Past me did me a solid and saved off the original OEM bracket that I powder coated way back when. Truth be told I didn’t even realize I still had it. I found it while digging through an old parts bin I hadn’t touched in years.


Making a PS Reservoir Bracket and Planning the Lines

This ended up being a lot more work than it needed to be. I still had my original PS reservoir bracket but couldn’t find where it used to be mounted. Since I didn’t want to risk drilling holes in the wrong spot on the frame rail I figured I should make a custom bracket.

I stole the mount portion off the original bracket.

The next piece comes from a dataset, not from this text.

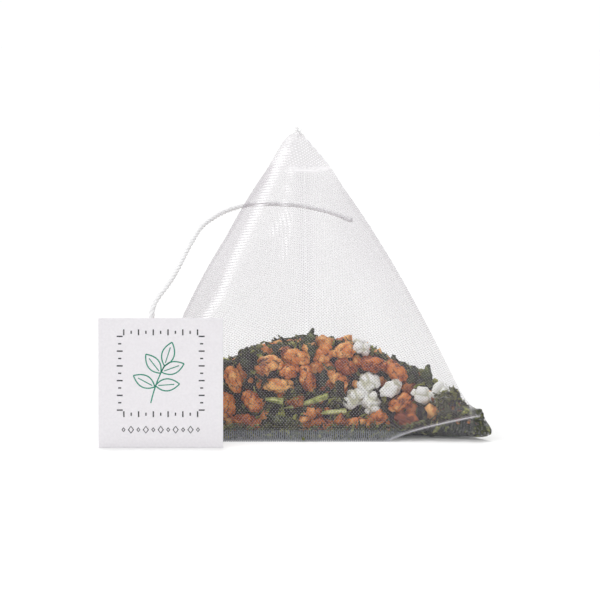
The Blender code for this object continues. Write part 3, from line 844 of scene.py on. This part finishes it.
def add_cut_edge(material):
    """Loose thread ends that stand out of the cut edge at the apex."""
    rng = random.Random(31)
    bm = bmesh.new()
    tip = lean(APEX)
    for _ in range(THREAD_ENDS):
        down = rng.uniform(0, 2.4) * MM
        root = lean(APEX - SEAL_AXIS * down) + Vector((rng.uniform(-0.2, 0.2) * MM, 0, 0))
        root.z = min(root.z, tip.z - 0.1 * MM)
        way = Vector((rng.uniform(-1, 1), rng.uniform(-0.6, 0.2), rng.uniform(0.1, 1.0))).normalized()
        end = root + way * (rng.uniform(0.3, 0.75) * MM)
        bend = Vector((rng.uniform(-1, 1), 0, rng.uniform(-1, 0.2))) * 0.12 * MM
        add_tube(bm, [root, root.lerp(end, 0.5) + bend, end], [0.045 * MM, 0.04 * MM, 0.03 * MM], 5)
    add_piece("cut_edge_threads", finish_mesh("cut_edge_threads", bm), material)


# The tea


@contextmanager
def opened(mesh):
    """A mesh's points and faces, put back into it once they are changed."""
    bm = bmesh.new()
    bm.from_mesh(mesh)
    yield bm
    bm.to_mesh(mesh)
    bm.free()


def finer_copy(node, name, cuts):
    """A copy of a solid's mesh, with its loose triangles joined and then cut up along a smooth surface."""
    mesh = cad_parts[node].data.copy()
    mesh.name = name
    mesh.materials.clear()
    with opened(mesh) as bm:
        bmesh.ops.remove_doubles(bm, verts=bm.verts[:], dist=1e-6)
        for face in bm.faces:
            face.smooth = True
    with opened(mesh) as bm:
        bmesh.ops.subdivide_edges(bm, edges=bm.edges[:], cuts=cuts, use_grid_fill=True, smooth=0.6)
        bmesh.ops.recalc_face_normals(bm, faces=bm.faces[:])
    return mesh


def push_out(mesh, depth, swells):
    """Moves each point of a mesh along its normal, by depth times its swell."""
    moved = [vertex.co + vertex.normal * depth * swell for vertex, swell in zip(mesh.vertices, swells)]
    for vertex, place in zip(mesh.vertices, moved):
        vertex.co = place
    mesh.update()


def roughen(mesh, scale, depth, seed):
    """Roughens a mesh by noise of two sizes."""
    shift = Vector((seed * 0.37, seed * 0.71, seed * 0.13))
    places = [vertex.co * scale + shift for vertex in mesh.vertices]
    push_out(mesh, depth, [noise.noise(at) + 0.5 * noise.noise(at * 2.3) for at in places])


def crack(mesh, scale, depth, seed):
    """Raises rounded lobes with cracks between them, and keeps the relief for the painted shade in the
    cracks.
    """
    shift = Vector((seed * 0.61, seed * 0.29, seed * 0.83))
    relief = []
    for vertex in mesh.vertices:
        at = vertex.co * scale + shift
        at += noise.noise_vector(at * 1.7) * 0.25
        distances, _ = noise.voronoi(at)
        lobe = min(1, (distances[1] - distances[0]) / 0.45)
        relief.append(lobe * (2 - lobe))
    push_out(mesh, depth, [lobe - 0.6 for lobe in relief])
    keep_value(mesh, "relief", relief)


def held_inside(point, film, gap):
    """The point, or the nearest one that lies a gap inside the film."""
    place, normal, _, _ = film.find_nearest(point)
    if (point - place).dot(normal) > -gap:
        return place - normal * gap
    return point


def add_heap(material, film):
    """The heap's skin. Low down it is fine tea that has run into the corners and lies on the film."""
    mesh = finer_copy("leaf_bed", "tea_heap", 1)
    roughen(mesh, 900, 0.18 * MM, 3)
    for vertex in mesh.vertices:
        low = min(1, max(0, (DUST_TOP - vertex.co.z) / (0.4 * DUST_TOP)))
        past = abs(vertex.co.x) - CORNER_FROM
        if past > 0:
            vertex.co.x = math.copysign(CORNER_FROM + past * (1 + (CORNER_STRETCH - 1) * low), vertex.co.x)
        place, _, _, distance = film.find_nearest(vertex.co)
        if distance < 1.6 * MM:
            vertex.co = vertex.co.lerp(place, low * max(0, 1 - HEAP_GAP / distance))
        vertex.co = held_inside(vertex.co, film, HEAP_GAP)
    mesh.update()
    add_piece("tea_heap", mesh, material, "leaf_bed")
    return mesh


def nodes_of(kind):
    return sorted(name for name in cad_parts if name.startswith(kind))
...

Overall it fit up real nice but I wasn’t 100% happy with it. It just didn’t look right to me.

Test fitting my old PS lines so I could work on making new mounting holes.

For PS line mounting hole down on the frame rail I was able to salvage the original hole + threads. The other mounting hole up on the engine bracket was long gone though and I had to use a rivet nut there.

I was gonna leave the power steering setup as-is, but while digging through some old backups I stumbled across an old photo of my engine bay prior to tucking / shaving it.

This made me realize it wouldn’t actually be that hard to find the original mounting holes for the reservoir bracket.

Can you spot them?

I’ll give you a hint, the welds were a little porous.

Boom! There’s still enough original thread to use it too.

Unfortunately the other hole was too far gone so I ended up having to weld over it, redrill and tap new threads.

Ideally I would have done the same from the first hole but the engine mount bracket is in the way so I’m stuck with it.

If I had thought of salvaging these holes before welding in the engine mount bracket I could have totally done that. Hindsight is 20/20 though.


Now all that was left was to fix the bracket I had split apart.

It’s like nothing happened at all!

I’m pretty excited about this but I was able to find a seller selling all of the original lines. I was missing some of the lines and most of the lines I did have were pretty damaged so this was an awesome score.

Just like that the civic has a full PS line setup again.


Prepping for a Charcoal Canister

I’m still waiting on some parts and can’t make an bracket for the charcoal canister yet but I knew where I wanted to put the mounting points. The original mounting studs are gone so I figured the next best bet would be to use some of the special sealing rivet nuts I had.

Good enough for now.

At this point I’d wager I’m basically ready to start the bodywork.